■ **What is asked**
Print out the material that follows word for word.

______

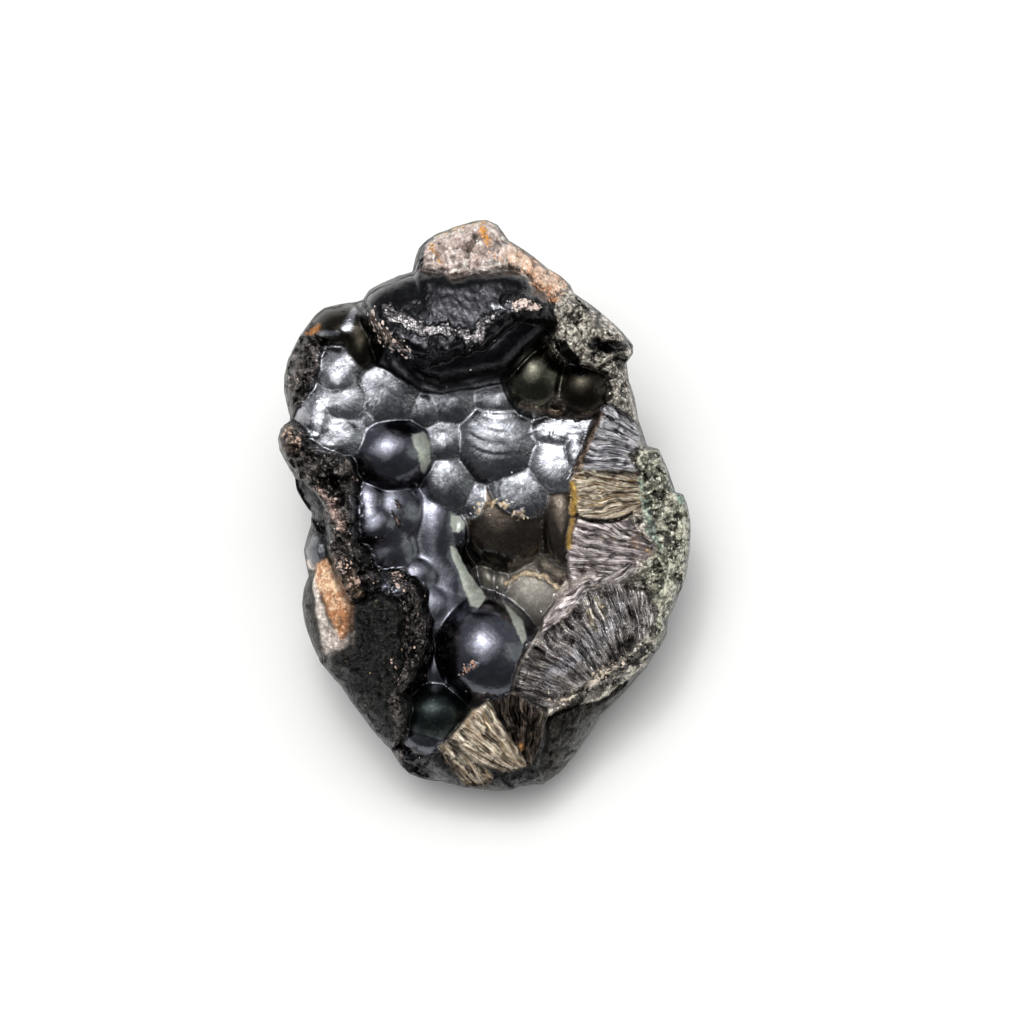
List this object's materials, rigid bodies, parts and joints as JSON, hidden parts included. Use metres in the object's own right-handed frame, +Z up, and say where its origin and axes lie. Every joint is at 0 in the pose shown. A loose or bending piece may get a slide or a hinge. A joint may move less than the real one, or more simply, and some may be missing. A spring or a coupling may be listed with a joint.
{
  "type": "hematite specimen",
  "caption": "Botryoidal hematite hand specimen lying on its back: a hollow lined with glossy black rounded domes, with a rough ledge, fibrous broken bands and granular crust around it.",
  "frame": {"origin": "middle of the bounding box's underside, on the flat patch the specimen lies on", "axes": "+X to the right across the broken face, +Y towards the peak and the ledge, +Z up; the face looks up and leans 15 degrees towards -Y"},
  "size_m": [0.108, 0.142, 0.0834],
  "materials": {
    "hematite": "glossy grey-black domes with a metallic sheen; earthy tan, ochre and grey-green broken faces and crust around them"
  },
  "bodies": {
    "root": {"hematite": "hematite"}
  },
  "joints": []
}
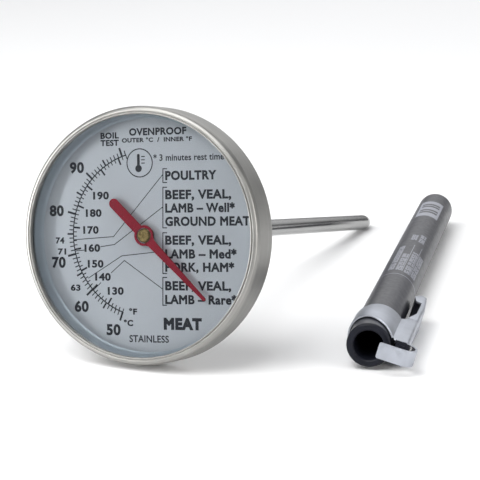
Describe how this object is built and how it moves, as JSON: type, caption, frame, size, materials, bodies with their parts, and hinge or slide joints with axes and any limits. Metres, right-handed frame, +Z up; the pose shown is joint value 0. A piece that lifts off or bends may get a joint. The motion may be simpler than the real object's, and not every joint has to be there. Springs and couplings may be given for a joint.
{
  "type": "dial meat thermometer with sheath",
  "caption": "Round dial meat thermometer with a red pointer and a long pointed stem, leaning on its rim beside a dark round-ended sheath with a bent steel pocket clip.",
  "frame": {"origin": "middle of the footprint, on the table the thermometer and sheath lie on", "axes": "+Z up; the sheath lies along +Y on the +X side with its mouth towards -Y; the dial faces -Y, turned 11.6 degrees and tipped back, and its stem runs back towards +Y and down to the table"},
  "size_m": [0.0796, 0.1478, 0.0512],
  "materials": {
    "steel": "satin stainless, turned and polished round the rim",
    "lens_glass": "clear flat glass",
    "black_rubber": "matt black",
    "inner_ring_plastic": "smooth blue-grey",
    "dial_print": "satin silver-grey with dark printed scale",
    "brass": "brushed",
    "spring_steel": "plain",
    "stem_steel": "polished stainless",
    "bimetal": "rolled strip",
    "red_pointer": "satin deep red",
    "sheath_plastic": "glossy dark grey",
    "clip_steel": "satin bright stainless"
  },
  "bodies": {
    "head": {"bezel_ring": "steel", "lens": "lens_glass", "lens_gasket": "black_rubber", "inner_ring": "inner_ring_plastic", "dial_plate": "dial_print", "dial_spacer": "steel", "case_back": "steel"},
    "stem": {"stem_collar": "brass", "friction_washer": "spring_steel", "calibration_nut": "steel", "stem_tube": "stem_steel", "stem_tip": "stem_steel", "upper_guide": "brass", "lower_guide": "brass", "bimetal_coil": "bimetal"},
    "pointer": {"pointer": "red_pointer", "pointer_hub": "brass", "pointer_shaft": "stem_steel", "shaft_collar": "brass"},
    "sheath": {"sheath_tube": "sheath_plastic", "clip_band": "clip_steel"},
    "clip": {"clip_tongue": "clip_steel"}
  },
  "joints": [
    {"name": "stem_turn", "type": "hinge", "parent": "head", "child": "stem", "pos_m": [-0.01336, -0.05873, 0.0248], "axis": [0.1977, 0.9633, -0.1815], "range_deg": [-30, 30]},
    {"name": "pointer_turn", "type": "hinge", "parent": "stem", "child": "pointer", "pos_m": [-0.01455, -0.06451, 0.02589], "axis": [0.1977, 0.9633, -0.1815], "range_deg": [-76, 210], "stiffness_Nm_per_rad": 0.0005},
    {"name": "sheath_slide", "type": "slide", "parent": "head", "child": "sheath", "axis": [0, 1, 0], "range_m": [0, 0.127]},
    {"name": "clip_flex", "type": "hinge", "parent": "sheath", "child": "clip", "pos_m": [0.03728, -0.04461, 0.003], "axis": [-0.2672, -0.0048, -0.9636], "range_deg": [0, 6], "stiffness_Nm_per_rad": 0.8}
  ]
}
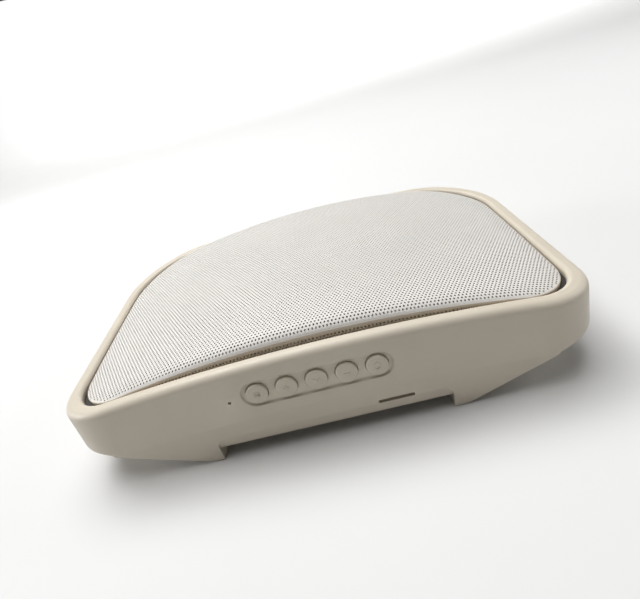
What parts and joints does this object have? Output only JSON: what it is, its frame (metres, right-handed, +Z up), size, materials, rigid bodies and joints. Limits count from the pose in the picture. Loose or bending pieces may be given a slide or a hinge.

______

■ **Final result**
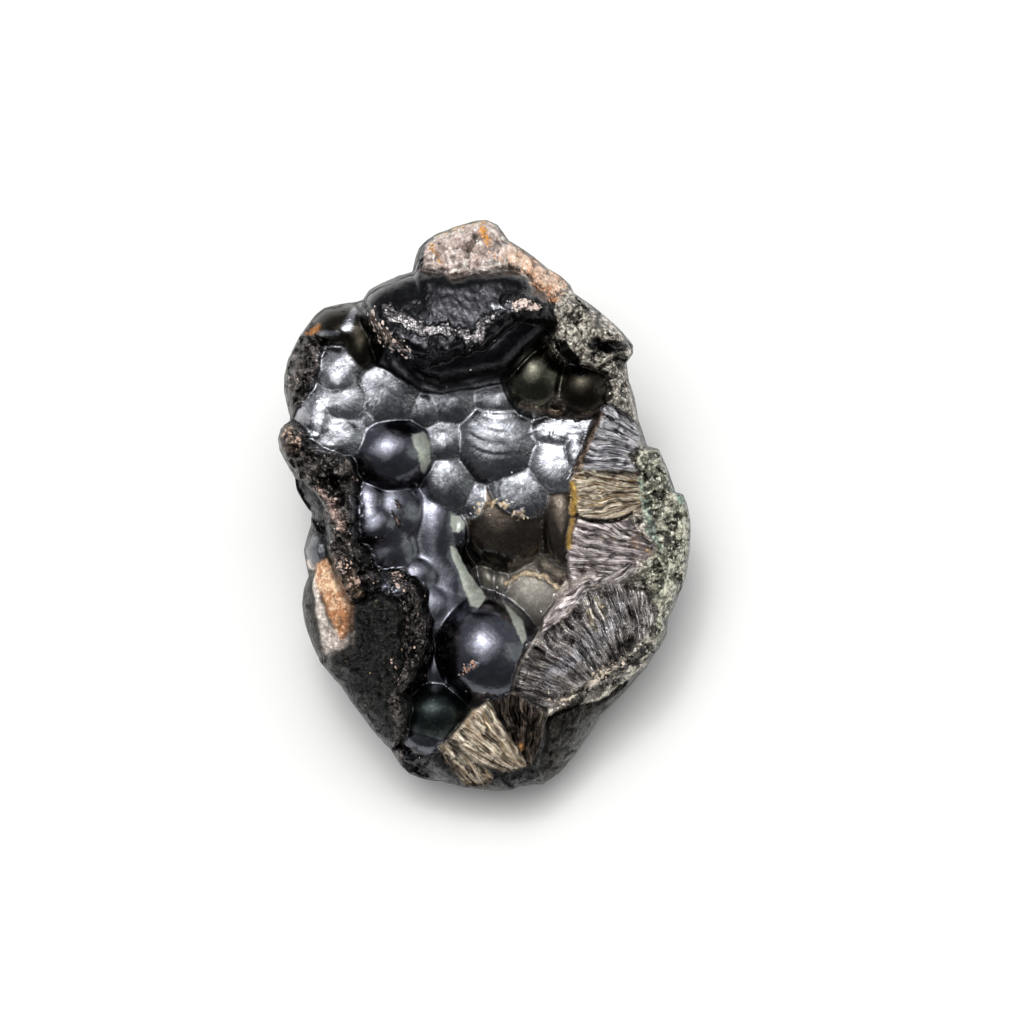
List this object's materials, rigid bodies, parts and joints as JSON, hidden parts included. Use metres in the object's own right-handed frame, +Z up, and say where its origin and axes lie. Every joint is at 0 in the pose shown. A loose or bending piece may get a slide or a hinge. A joint may move less than the real one, or more simply, and some may be missing. A spring or a coupling may be listed with a joint.
{
  "type": "hematite specimen",
  "caption": "Botryoidal hematite hand specimen lying on its back: a hollow lined with glossy black rounded domes, with a rough ledge, fibrous broken bands and granular crust around it.",
  "frame": {"origin": "middle of the bounding box's underside, on the flat patch the specimen lies on", "axes": "+X to the right across the broken face, +Y towards the peak and the ledge, +Z up; the face looks up and leans 15 degrees towards -Y"},
  "size_m": [0.108, 0.142, 0.0834],
  "materials": {
    "hematite": "glossy grey-black domes with a metallic sheen; earthy tan, ochre and grey-green broken faces and crust around them"
  },
  "bodies": {
    "root": {"hematite": "hematite"}
  },
  "joints": []
}
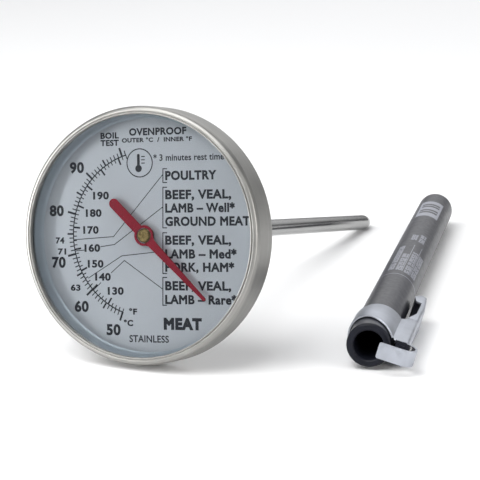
Describe how this object is built and how it moves, as JSON: type, caption, frame, size, materials, bodies with their parts, and hinge or slide joints with axes and any limits. Metres, right-handed frame, +Z up; the pose shown is joint value 0. A piece that lifts off or bends may get a joint. The motion may be simpler than the real object's, and not every joint has to be there. Springs and couplings may be given for a joint.
{
  "type": "dial meat thermometer with sheath",
  "caption": "Round dial meat thermometer with a red pointer and a long pointed stem, leaning on its rim beside a dark round-ended sheath with a bent steel pocket clip.",
  "frame": {"origin": "middle of the footprint, on the table the thermometer and sheath lie on", "axes": "+Z up; the sheath lies along +Y on the +X side with its mouth towards -Y; the dial faces -Y, turned 11.6 degrees and tipped back, and its stem runs back towards +Y and down to the table"},
  "size_m": [0.0796, 0.1478, 0.0512],
  "materials": {
    "steel": "satin stainless, turned and polished round the rim",
    "lens_glass": "clear flat glass",
    "black_rubber": "matt black",
    "inner_ring_plastic": "smooth blue-grey",
    "dial_print": "satin silver-grey with dark printed scale",
    "brass": "brushed",
    "spring_steel": "plain",
    "stem_steel": "polished stainless",
    "bimetal": "rolled strip",
    "red_pointer": "satin deep red",
    "sheath_plastic": "glossy dark grey",
    "clip_steel": "satin bright stainless"
  },
  "bodies": {
    "head": {"bezel_ring": "steel", "lens": "lens_glass", "lens_gasket": "black_rubber", "inner_ring": "inner_ring_plastic", "dial_plate": "dial_print", "dial_spacer": "steel", "case_back": "steel"},
    "stem": {"stem_collar": "brass", "friction_washer": "spring_steel", "calibration_nut": "steel", "stem_tube": "stem_steel", "stem_tip": "stem_steel", "upper_guide": "brass", "lower_guide": "brass", "bimetal_coil": "bimetal"},
    "pointer": {"pointer": "red_pointer", "pointer_hub": "brass", "pointer_shaft": "stem_steel", "shaft_collar": "brass"},
    "sheath": {"sheath_tube": "sheath_plastic", "clip_band": "clip_steel"},
    "clip": {"clip_tongue": "clip_steel"}
  },
  "joints": [
    {"name": "stem_turn", "type": "hinge", "parent": "head", "child": "stem", "pos_m": [-0.01336, -0.05873, 0.0248], "axis": [0.1977, 0.9633, -0.1815], "range_deg": [-30, 30]},
    {"name": "pointer_turn", "type": "hinge", "parent": "stem", "child": "pointer", "pos_m": [-0.01455, -0.06451, 0.02589], "axis": [0.1977, 0.9633, -0.1815], "range_deg": [-76, 210], "stiffness_Nm_per_rad": 0.0005},
    {"name": "sheath_slide", "type": "slide", "parent": "head", "child": "sheath", "axis": [0, 1, 0], "range_m": [0, 0.127]},
    {"name": "clip_flex", "type": "hinge", "parent": "sheath", "child": "clip", "pos_m": [0.03728, -0.04461, 0.003], "axis": [-0.2672, -0.0048, -0.9636], "range_deg": [0, 6], "stiffness_Nm_per_rad": 0.8}
  ]
}
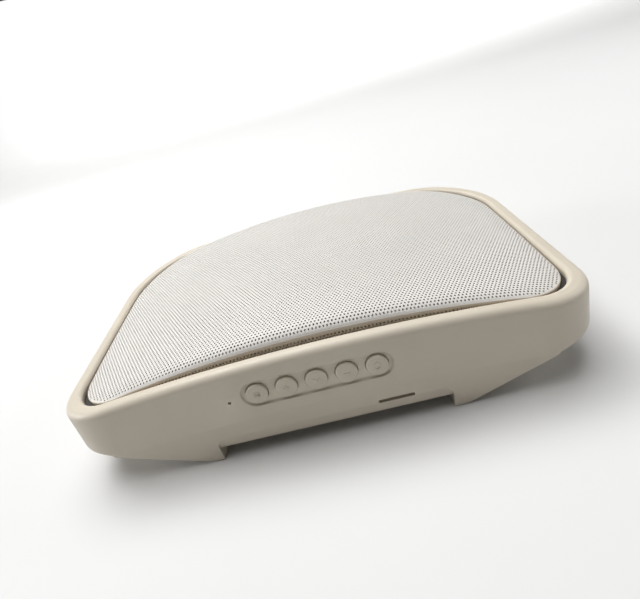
What parts and joints does this object have? Output only JSON: what it is, its frame (metres, right-handed, +Z up), size, materials, rigid bodies and joints. Limits count from the pose in the picture. Loose or bending pieces may be given a slide or a hinge.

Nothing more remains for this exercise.